Instructions to follow – Where a line contains the word "Blender", copy that line in full.

Listed records –
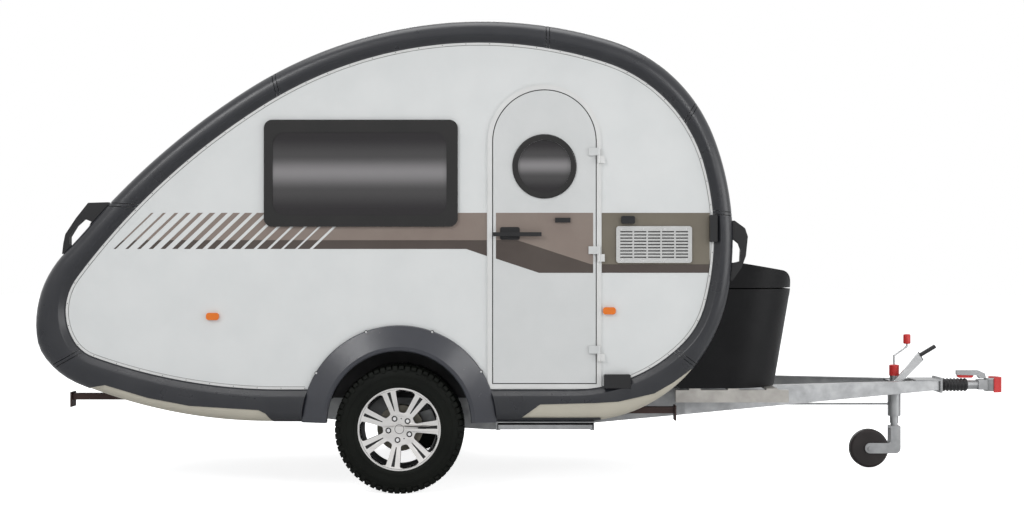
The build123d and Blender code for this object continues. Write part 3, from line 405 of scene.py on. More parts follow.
def vary_roughness(tree, shader, gloss, scale):
    """Uneven gloss."""
    span = {"From_Min": GLOSS_SPAN[0], "From_Max": GLOSS_SPAN[1], "To_Min": gloss[0], "To_Max": gloss[1]}
    spread_value(tree, object_noise(tree, scale, GLOSS_DETAIL), shader.inputs["Roughness"], **span)


def add_grain(tree, shader, scale, depth, strength=1.0):
    """Fine relief: depth in metres."""
    bump = place_node(tree, "ShaderNodeBump", Strength=strength, Distance=depth)
    tree.links.new(object_noise(tree, scale, GRAIN_DETAIL), bump.inputs["Height"])
    tree.links.new(bump.outputs["Normal"], shader.inputs["Normal"])


def start_surface(name, colours, gloss, scales, *grain):
    """A material with a drift between two colours, uneven gloss and a grain, and its shader."""
    made, tree, shader = start_material(name)
    drift = colour_drift(tree, object_noise(tree, scales[0], DRIFT_DETAIL), *colours)
    tree.links.new(drift, shader.inputs["Base Color"])
    vary_roughness(tree, shader, gloss, scales[1])
    add_grain(tree, shader, *grain)
    return made, shader


def moulded(name, first, second, gloss, grain_scale, grain_depth, coat=0.0, shine=PLASTIC_SHINE):
    """Moulded plastic or rubber."""
    made, shader = start_surface(name, (first, second), gloss, MOULDED_SCALES, grain_scale, grain_depth)
    set_inputs(shader, Specular_IOR_Level=shine, Coat_Weight=coat, Coat_Roughness=0.08)
    return made


def metal(name, first, second, gloss, grain_scale, grain_depth):
    """Bare metal."""
    grain = (grain_scale, grain_depth, METAL_GRAIN)
    made, shader = start_surface(name, (first, second), gloss, METAL_SCALES, *grain)
    set_inputs(shader, Metallic=1.0)
    return made


def place_of(tree, kind="Object"):
    """The three numbers of a point's place, or of its normal, on the piece."""
    place = place_node(tree, "ShaderNodeTexCoord")
    split = place_node(tree, "ShaderNodeSeparateXYZ")
    tree.links.new(place.outputs[kind], split.inputs["Vector"])
    return split.outputs


def work_out(tree, operation, *values):
    """One step of arithmetic in a material."""
    node = place_node(tree, "ShaderNodeMath", operation=operation)
    for index, value in enumerate(values):
        if isinstance(value, (int, float)):
            node.inputs[index].default_value = value
        else:
            tree.links.new(value, node.inputs[index])
    return node.outputs["Value"]


def two_tone(name, off, on, mask_maker, coat=0.0):
    """Two finishes on one piece, told apart by place; each is two colours, roughness and metal share."""
    made, tree, shader = start_material(name)
    mask = mask_maker(tree)
    noise = object_noise(tree, TWO_TONE_SCALE, DRIFT_DETAIL)
    mix = place_node(tree, "ShaderNodeMix", data_type="RGBA")
    tree.links.new(mask, mix.inputs[0])
    # The colours of this node are its inputs 6 and 7 and its output 2
    for socket, tone in ((6, off), (7, on)):
        tree.links.new(colour_drift(tree, noise, *tone[:2]), mix.inputs[socket])
    tree.links.new(mix.outputs[2], shader.inputs["Base Color"])
    for number, socket in ((2, "Roughness"), (3, "Metallic")):
        spread_value(tree, mask, shader.inputs[socket], To_Min=off[number], To_Max=on[number])
    add_grain(tree, shader, *TWO_TONE_GRAIN)
    set_inputs(shader, Specular_IOR_Level=PLASTIC_SHINE, Coat_Weight=coat, Coat_Roughness=0.05)
    return made


def rim_mask(tree):
    """1 on the machined face, 0 on the barrel, in the windows and in the bolt wells."""
    shares = [
        work_out(tree, "GREATER_THAN", work_out(tree, "ABSOLUTE", place_of(tree, kind)[1]), limit)
        for kind, limit in (("Normal", RIM_FACING), ("Object", RIM_REACH))
    ]
    return work_out(tree, "MULTIPLY", *shares)


def vent_shade_mask(tree):
    """1 on the grille, 0 down in its slots, which take painted shade."""
    return work_out(tree, "LESS_THAN", place_of(tree)[1], VENT_SHADE_Y)


def lamp_mask(tree):
    """1 on the rear lamps, 0 on the side ones."""
    return work_out(tree, "LESS_THAN", place_of(tree)[0], REAR_LAMP_X)


def crank_mask(tree):
    """1 on the cap ring and the knob, 0 on the rod between them."""
    height = place_of(tree)[2]
    low = work_out(tree, "LESS_THAN", height, CRANK_BARE_Z[0])
    high = work_out(tree, "GREATER_THAN", height, CRANK_BARE_Z[1])
    return work_out(tree, "MAXIMUM", low, high)


def lever_mask(tree):
    """1 on the brake lever's grip."""
    place = place_of(tree)
    ahead = work_out(tree, "MULTIPLY", place[0], math.cos(GRIP_SLOPE))
    up = work_out(tree, "MULTIPLY", place[2], math.sin(GRIP_SLOPE))
    return work_out(tree, "GREATER_THAN", work_out(tree, "ADD", ahead, up), GRIP_ALONG)


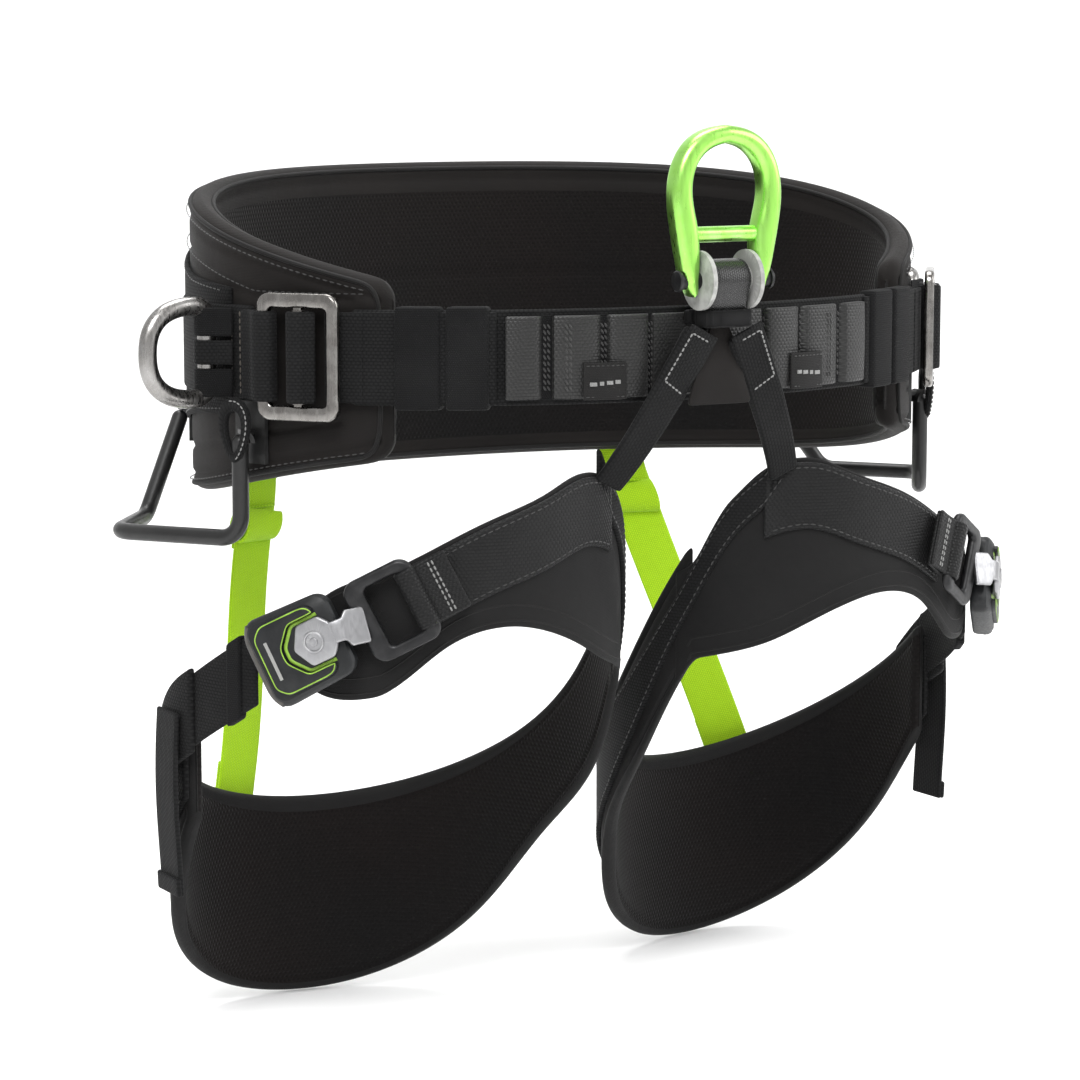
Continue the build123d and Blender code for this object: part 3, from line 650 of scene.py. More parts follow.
def build_wear_and_edge_light_group():
    """Use marks and edge light: a pointed-edge mask broken up by noise, and a soft dust cloud, both from 0 to 1.
    The edge mask gives edge wear, and on the green anodising a painted highlight.
    """
    group, given, out = new_group(
        "use_marks",
        [("Place", "NodeSocketVector", None), ("Amount", "NodeSocketFloat", 0.5)],
        ["Edge", "Dust", "Scratch"],
    )
    w = Wiring(group)
    sharp = w.node("ShaderNodeNewGeometry")
    edge = w.span(sharp.outputs["Pointiness"], 0.505, 0.56)
    spots = w.noise(given.outputs["Place"], 160.0, 4.0)
    broken = w.math("MULTIPLY", edge, w.span(spots, 0.42, 0.62))
    w.put(out.inputs["Edge"], w.math("MULTIPLY", broken, given.outputs["Amount"]))
    cloud = w.span(w.noise(given.outputs["Place"], 22.0, 5.0), 0.45, 0.75)
    w.put(out.inputs["Dust"], w.math("MULTIPLY", cloud, given.outputs["Amount"]))
    stretch = w.node("ShaderNodeMapping")
    w.put(stretch.inputs["Vector"], given.outputs["Place"])
    stretch.inputs["Scale"].default_value = (900.0, 900.0, 60.0)
    lines = w.noise(stretch.outputs[0], 1.0, 2.0)
    w.put(out.inputs["Scratch"], w.span(lines, 0.35, 0.7))
    return group


WOVEN = build_weave_group()
KNIT = build_knit_group()
WEAR_AND_EDGE_LIGHT = build_wear_and_edge_light_group()


def new_material(name, rough, metal=0.0):
    """Material with its Principled shader and a wiring helper; plain numbers sit on the shader itself."""
    material = bpy.data.materials.new(name)
    material.use_nodes = True
    w = Wiring(material.node_tree)
    shader = material.node_tree.nodes["Principled BSDF"]
    shader.inputs["Roughness"].default_value = rough
    shader.inputs["Metallic"].default_value = metal
    return material, w, shader


def use_group(w, group, **values):
    """Group node placed with its own values."""
    made = w.node("ShaderNodeGroup", node_tree=group)
    for label, value in values.items():
        w.put(made.inputs[label], value)
    return made.outputs


def bump(w, shader, height, depth):
    """Height in metres feeding the shader's normal."""
    made = w.node("ShaderNodeBump")
    made.inputs["Strength"].default_value = 1.0
    made.inputs["Distance"].default_value = depth
    w.put(made.inputs["Height"], height)
    w.put(shader.inputs["Normal"], made.outputs[0])


def rgb(r, g, b):
    """Colour with full cover."""
    return (r, g, b, 1.0)


def cloth_coords(w):
    """The piece's own cloth coordinates, in metres."""
    return w.node("ShaderNodeUVMap", uv_map="cloth").outputs[0]


def place_coords(w):
    """Object coordinates."""
    return w.node("ShaderNodeTexCoord").outputs["Object"]


def woven(
    name, dark, light, rib=1.6 * MM, step=2.2 * MM, rough=0.75, depth=0.25 * MM, sheen=0.3, fuzz=0.3,
    dust=0.4, gloss=0.22
):
    """Woven strap: ribbed weave for roughness, relief and painted shade in its grooves, with a little dust in it.
    """
    material, w, shader = new_material(name, rough)
    cloth = cloth_coords(w)
    weave = use_group(w, WOVEN, Cloth=cloth, Rib=rib, Step=step, Fuzz=fuzz)
    marks = use_group(w, WEAR_AND_EDGE_LIGHT, Place=place_coords(w), Amount=dust)
    # Painted shade: the weave's grooves take the dark colour and its thread tops the light one.
    colour = w.mix(weave["Shade"], rgb(*dark), rgb(*light))
    dusty = w.mix(w.math("MULTIPLY", marks["Dust"], 0.16), colour, rgb(*[0.75 * c + 0.06 for c in light]))
    w.put(shader.inputs["Base Color"], dusty)
    w.put(shader.inputs["Roughness"], w.span(weave["Shade"], 0.0, 1.0, min(1.0, rough + 0.12), rough - 0.08))
    shader.inputs["Specular IOR Level"].default_value = gloss
    shader.inputs["Sheen Weight"].default_value = sheen
    shader.inputs["Sheen Roughness"].default_value = 0.45
    bump(w, shader, weave["Height"], depth)
    return material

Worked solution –
The build123d and Blender code for this object continues. Write part 3, from line 405 of scene.py on. More parts follow.
Continue the build123d and Blender code for this object: part 3, from line 650 of scene.py. More parts follow.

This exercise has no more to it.